• **Recorded data**

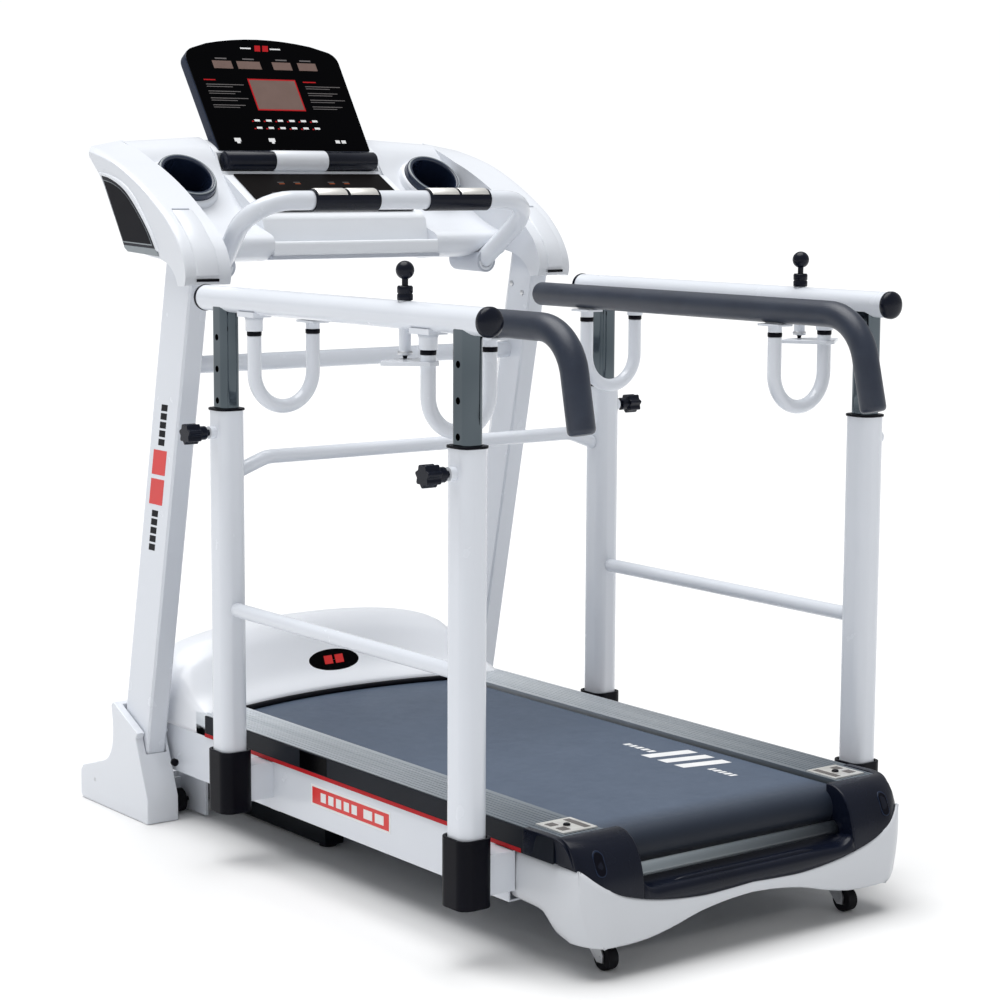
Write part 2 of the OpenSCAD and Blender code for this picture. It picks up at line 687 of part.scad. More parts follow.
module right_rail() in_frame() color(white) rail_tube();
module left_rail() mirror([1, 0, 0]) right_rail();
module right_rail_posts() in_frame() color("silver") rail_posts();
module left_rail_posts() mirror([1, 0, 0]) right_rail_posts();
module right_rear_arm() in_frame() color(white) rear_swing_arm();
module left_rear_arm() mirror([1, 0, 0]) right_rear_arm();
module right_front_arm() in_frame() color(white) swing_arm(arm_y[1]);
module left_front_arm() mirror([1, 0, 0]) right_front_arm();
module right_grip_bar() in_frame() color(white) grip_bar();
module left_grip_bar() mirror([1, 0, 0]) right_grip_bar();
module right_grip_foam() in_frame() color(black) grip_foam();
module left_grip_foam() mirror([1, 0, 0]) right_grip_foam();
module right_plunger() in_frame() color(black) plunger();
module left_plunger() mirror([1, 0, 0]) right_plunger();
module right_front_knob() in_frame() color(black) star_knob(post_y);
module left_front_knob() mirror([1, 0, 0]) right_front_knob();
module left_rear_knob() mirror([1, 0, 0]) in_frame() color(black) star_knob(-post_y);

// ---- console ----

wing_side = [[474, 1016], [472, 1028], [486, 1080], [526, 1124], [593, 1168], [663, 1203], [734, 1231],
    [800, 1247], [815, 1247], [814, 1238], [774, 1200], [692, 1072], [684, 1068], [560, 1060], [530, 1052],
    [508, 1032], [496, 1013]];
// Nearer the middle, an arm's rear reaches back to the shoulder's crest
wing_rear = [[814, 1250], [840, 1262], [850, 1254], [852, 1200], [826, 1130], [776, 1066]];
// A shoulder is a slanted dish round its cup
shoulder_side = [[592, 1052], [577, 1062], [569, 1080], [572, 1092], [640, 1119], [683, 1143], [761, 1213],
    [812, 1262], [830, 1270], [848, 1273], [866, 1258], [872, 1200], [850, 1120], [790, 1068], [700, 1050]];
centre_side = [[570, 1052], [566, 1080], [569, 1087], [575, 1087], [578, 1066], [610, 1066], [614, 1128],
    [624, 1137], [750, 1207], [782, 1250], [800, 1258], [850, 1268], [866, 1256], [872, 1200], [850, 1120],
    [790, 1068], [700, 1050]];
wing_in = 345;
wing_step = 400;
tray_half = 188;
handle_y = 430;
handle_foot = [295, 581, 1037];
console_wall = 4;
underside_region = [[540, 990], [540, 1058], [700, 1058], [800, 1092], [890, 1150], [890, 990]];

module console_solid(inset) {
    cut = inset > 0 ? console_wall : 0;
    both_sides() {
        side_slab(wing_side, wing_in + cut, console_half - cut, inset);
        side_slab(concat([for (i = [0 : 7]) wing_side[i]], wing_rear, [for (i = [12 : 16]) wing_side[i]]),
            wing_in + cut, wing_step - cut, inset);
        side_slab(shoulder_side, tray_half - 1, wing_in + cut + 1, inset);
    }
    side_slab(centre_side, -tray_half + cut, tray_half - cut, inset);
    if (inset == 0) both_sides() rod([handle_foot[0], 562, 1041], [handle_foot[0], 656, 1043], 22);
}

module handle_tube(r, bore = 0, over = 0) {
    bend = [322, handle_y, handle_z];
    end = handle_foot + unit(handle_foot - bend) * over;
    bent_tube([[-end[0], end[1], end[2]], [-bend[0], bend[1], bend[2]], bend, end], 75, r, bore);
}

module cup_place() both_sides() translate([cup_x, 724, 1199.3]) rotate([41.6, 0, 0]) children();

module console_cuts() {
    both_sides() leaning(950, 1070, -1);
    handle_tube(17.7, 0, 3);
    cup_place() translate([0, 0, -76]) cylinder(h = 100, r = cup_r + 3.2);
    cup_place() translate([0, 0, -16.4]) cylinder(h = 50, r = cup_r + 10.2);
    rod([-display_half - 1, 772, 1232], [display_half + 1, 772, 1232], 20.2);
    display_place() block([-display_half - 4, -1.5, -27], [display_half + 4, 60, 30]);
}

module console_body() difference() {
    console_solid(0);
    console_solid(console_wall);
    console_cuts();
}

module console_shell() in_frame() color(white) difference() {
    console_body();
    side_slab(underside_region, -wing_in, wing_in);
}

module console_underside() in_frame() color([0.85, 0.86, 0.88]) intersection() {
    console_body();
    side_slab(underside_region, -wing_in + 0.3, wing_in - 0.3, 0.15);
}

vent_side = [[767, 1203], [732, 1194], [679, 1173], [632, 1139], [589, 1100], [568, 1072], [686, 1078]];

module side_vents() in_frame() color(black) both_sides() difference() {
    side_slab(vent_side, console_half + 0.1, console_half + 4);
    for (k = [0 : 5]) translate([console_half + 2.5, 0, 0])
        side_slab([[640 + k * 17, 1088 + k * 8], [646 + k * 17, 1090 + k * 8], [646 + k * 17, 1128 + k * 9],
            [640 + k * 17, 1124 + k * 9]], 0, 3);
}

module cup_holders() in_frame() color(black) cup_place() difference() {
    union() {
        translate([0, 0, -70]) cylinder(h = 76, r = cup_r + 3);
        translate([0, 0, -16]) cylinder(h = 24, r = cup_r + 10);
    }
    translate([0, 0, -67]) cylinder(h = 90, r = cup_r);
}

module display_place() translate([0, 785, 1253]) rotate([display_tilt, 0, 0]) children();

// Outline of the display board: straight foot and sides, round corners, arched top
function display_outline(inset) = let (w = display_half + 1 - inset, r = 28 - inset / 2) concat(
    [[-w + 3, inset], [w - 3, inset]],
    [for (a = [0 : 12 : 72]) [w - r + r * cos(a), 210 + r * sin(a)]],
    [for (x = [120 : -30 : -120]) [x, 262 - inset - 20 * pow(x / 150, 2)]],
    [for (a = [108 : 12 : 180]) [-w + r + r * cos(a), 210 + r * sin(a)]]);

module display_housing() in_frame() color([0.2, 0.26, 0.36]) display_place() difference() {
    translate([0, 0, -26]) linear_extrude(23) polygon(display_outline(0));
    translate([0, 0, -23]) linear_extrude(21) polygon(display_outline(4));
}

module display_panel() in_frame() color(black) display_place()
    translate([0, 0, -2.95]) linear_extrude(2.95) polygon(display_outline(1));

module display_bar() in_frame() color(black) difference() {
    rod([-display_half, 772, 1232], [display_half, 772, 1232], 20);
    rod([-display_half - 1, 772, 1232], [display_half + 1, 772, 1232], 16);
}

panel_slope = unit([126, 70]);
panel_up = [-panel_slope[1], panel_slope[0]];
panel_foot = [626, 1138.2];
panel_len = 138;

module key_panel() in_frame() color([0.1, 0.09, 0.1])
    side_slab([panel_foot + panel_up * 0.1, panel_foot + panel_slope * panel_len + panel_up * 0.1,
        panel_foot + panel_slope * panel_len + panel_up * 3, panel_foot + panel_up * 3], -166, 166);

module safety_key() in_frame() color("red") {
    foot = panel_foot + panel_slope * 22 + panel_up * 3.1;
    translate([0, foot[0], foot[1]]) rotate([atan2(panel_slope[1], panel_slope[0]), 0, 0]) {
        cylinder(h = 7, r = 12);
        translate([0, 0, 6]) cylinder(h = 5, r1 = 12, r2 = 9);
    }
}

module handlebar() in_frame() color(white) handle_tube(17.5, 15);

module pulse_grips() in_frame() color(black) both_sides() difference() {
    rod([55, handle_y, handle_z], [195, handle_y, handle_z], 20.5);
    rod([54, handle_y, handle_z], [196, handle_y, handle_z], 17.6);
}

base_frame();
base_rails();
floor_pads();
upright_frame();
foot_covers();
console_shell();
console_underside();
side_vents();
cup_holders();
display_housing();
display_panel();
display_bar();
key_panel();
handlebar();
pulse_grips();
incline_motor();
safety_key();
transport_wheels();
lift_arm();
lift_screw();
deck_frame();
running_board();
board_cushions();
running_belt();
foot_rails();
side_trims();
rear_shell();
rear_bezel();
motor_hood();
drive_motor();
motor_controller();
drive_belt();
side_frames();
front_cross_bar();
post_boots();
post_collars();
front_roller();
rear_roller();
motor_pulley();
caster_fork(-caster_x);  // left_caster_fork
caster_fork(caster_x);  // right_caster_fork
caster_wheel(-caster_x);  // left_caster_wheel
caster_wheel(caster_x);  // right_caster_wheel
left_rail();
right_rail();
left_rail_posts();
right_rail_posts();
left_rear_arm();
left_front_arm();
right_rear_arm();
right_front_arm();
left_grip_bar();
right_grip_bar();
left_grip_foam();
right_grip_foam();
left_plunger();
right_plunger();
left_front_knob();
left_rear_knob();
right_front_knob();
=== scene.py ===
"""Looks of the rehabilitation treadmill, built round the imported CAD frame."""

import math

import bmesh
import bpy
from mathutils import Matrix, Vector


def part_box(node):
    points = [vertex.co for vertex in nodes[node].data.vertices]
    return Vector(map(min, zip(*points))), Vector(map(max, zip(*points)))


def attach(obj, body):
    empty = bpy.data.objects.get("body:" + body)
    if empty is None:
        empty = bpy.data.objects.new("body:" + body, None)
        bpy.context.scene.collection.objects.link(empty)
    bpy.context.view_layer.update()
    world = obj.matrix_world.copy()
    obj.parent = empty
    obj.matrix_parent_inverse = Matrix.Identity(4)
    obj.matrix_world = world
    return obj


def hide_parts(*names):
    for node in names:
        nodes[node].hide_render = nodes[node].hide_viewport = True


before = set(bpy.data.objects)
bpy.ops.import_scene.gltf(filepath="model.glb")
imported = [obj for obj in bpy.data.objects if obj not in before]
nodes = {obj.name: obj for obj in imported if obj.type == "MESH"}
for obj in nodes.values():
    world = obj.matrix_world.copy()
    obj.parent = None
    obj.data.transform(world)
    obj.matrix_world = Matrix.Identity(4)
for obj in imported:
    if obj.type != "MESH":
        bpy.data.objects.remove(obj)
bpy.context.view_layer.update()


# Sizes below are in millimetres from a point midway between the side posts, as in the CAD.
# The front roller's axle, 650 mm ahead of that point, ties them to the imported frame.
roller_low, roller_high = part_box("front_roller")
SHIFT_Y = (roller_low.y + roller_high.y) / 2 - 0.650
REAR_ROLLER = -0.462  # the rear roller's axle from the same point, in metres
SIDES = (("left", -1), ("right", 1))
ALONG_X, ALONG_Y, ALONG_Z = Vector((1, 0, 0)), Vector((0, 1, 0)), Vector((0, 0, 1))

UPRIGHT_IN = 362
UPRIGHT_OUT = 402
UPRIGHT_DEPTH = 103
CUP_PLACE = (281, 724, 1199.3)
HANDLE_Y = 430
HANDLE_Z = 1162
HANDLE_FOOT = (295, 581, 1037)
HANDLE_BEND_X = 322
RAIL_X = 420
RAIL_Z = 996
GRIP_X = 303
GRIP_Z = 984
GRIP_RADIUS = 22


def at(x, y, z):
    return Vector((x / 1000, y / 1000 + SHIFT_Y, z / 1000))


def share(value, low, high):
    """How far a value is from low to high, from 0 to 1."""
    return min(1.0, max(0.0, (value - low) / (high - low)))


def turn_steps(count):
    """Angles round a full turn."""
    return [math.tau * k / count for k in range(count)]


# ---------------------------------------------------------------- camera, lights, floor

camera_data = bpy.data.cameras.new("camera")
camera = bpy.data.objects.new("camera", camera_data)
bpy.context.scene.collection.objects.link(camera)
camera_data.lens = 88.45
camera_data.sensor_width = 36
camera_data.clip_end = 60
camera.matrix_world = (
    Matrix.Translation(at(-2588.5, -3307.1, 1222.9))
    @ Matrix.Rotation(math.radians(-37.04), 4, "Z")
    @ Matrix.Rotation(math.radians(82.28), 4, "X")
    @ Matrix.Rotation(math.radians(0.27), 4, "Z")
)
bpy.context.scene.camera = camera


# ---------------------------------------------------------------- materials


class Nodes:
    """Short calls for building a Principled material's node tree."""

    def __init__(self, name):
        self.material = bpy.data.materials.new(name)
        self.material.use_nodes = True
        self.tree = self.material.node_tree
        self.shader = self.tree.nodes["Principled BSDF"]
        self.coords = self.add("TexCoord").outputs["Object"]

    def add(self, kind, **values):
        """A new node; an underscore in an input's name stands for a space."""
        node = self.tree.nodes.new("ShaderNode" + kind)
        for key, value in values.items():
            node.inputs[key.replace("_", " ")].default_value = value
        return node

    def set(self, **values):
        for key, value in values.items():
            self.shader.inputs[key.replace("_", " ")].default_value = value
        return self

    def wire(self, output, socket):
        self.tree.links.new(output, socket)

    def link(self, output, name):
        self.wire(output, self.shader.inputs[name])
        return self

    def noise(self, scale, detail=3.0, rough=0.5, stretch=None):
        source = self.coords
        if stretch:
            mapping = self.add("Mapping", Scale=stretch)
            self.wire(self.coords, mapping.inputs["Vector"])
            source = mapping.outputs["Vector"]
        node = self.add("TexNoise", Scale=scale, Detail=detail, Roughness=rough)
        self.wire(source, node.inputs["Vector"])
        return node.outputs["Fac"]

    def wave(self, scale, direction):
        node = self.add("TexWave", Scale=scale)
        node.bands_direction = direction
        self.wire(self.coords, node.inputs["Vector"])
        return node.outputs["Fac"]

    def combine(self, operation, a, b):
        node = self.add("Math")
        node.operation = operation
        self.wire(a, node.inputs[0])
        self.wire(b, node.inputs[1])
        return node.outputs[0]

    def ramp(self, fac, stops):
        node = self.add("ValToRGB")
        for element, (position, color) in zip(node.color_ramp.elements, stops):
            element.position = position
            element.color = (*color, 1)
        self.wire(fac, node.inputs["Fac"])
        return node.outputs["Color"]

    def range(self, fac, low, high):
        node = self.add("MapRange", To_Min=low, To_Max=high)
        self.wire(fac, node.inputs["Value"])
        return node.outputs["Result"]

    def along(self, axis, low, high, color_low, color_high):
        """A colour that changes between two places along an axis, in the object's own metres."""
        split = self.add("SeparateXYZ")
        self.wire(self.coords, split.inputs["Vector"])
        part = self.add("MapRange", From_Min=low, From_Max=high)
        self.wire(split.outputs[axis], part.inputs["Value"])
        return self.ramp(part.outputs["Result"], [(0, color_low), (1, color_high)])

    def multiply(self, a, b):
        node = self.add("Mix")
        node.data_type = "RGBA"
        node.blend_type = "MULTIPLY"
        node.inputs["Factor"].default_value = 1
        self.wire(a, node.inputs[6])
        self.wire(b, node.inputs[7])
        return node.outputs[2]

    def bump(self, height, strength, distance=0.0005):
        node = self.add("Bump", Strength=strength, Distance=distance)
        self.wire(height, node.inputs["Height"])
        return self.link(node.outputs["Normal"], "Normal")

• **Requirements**
Write out again only the lines from the line containing "base_frame();" through the line containing "imported = [obj", both included, exactly as they are.

• **Result of the exercise**
base_frame();
base_rails();
floor_pads();
upright_frame();
foot_covers();
console_shell();
console_underside();
side_vents();
cup_holders();
display_housing();
display_panel();
display_bar();
key_panel();
handlebar();
pulse_grips();
incline_motor();
safety_key();
transport_wheels();
lift_arm();
lift_screw();
deck_frame();
running_board();
board_cushions();
running_belt();
foot_rails();
side_trims();
rear_shell();
rear_bezel();
motor_hood();
drive_motor();
motor_controller();
drive_belt();
side_frames();
front_cross_bar();
post_boots();
post_collars();
front_roller();
rear_roller();
motor_pulley();
caster_fork(-caster_x);  // left_caster_fork
caster_fork(caster_x);  // right_caster_fork
caster_wheel(-caster_x);  // left_caster_wheel
caster_wheel(caster_x);  // right_caster_wheel
left_rail();
right_rail();
left_rail_posts();
right_rail_posts();
left_rear_arm();
left_front_arm();
right_rear_arm();
right_front_arm();
left_grip_bar();
right_grip_bar();
left_grip_foam();
right_grip_foam();
left_plunger();
right_plunger();
left_front_knob();
left_rear_knob();
right_front_knob();
=== scene.py ===
"""Looks of the rehabilitation treadmill, built round the imported CAD frame."""

import math

import bmesh
import bpy
from mathutils import Matrix, Vector


def part_box(node):
    points = [vertex.co for vertex in nodes[node].data.vertices]
    return Vector(map(min, zip(*points))), Vector(map(max, zip(*points)))


def attach(obj, body):
    empty = bpy.data.objects.get("body:" + body)
    if empty is None:
        empty = bpy.data.objects.new("body:" + body, None)
        bpy.context.scene.collection.objects.link(empty)
    bpy.context.view_layer.update()
    world = obj.matrix_world.copy()
    obj.parent = empty
    obj.matrix_parent_inverse = Matrix.Identity(4)
    obj.matrix_world = world
    return obj


def hide_parts(*names):
    for node in names:
        nodes[node].hide_render = nodes[node].hide_viewport = True


before = set(bpy.data.objects)
bpy.ops.import_scene.gltf(filepath="model.glb")
imported = [obj for obj in bpy.data.objects if obj not in before]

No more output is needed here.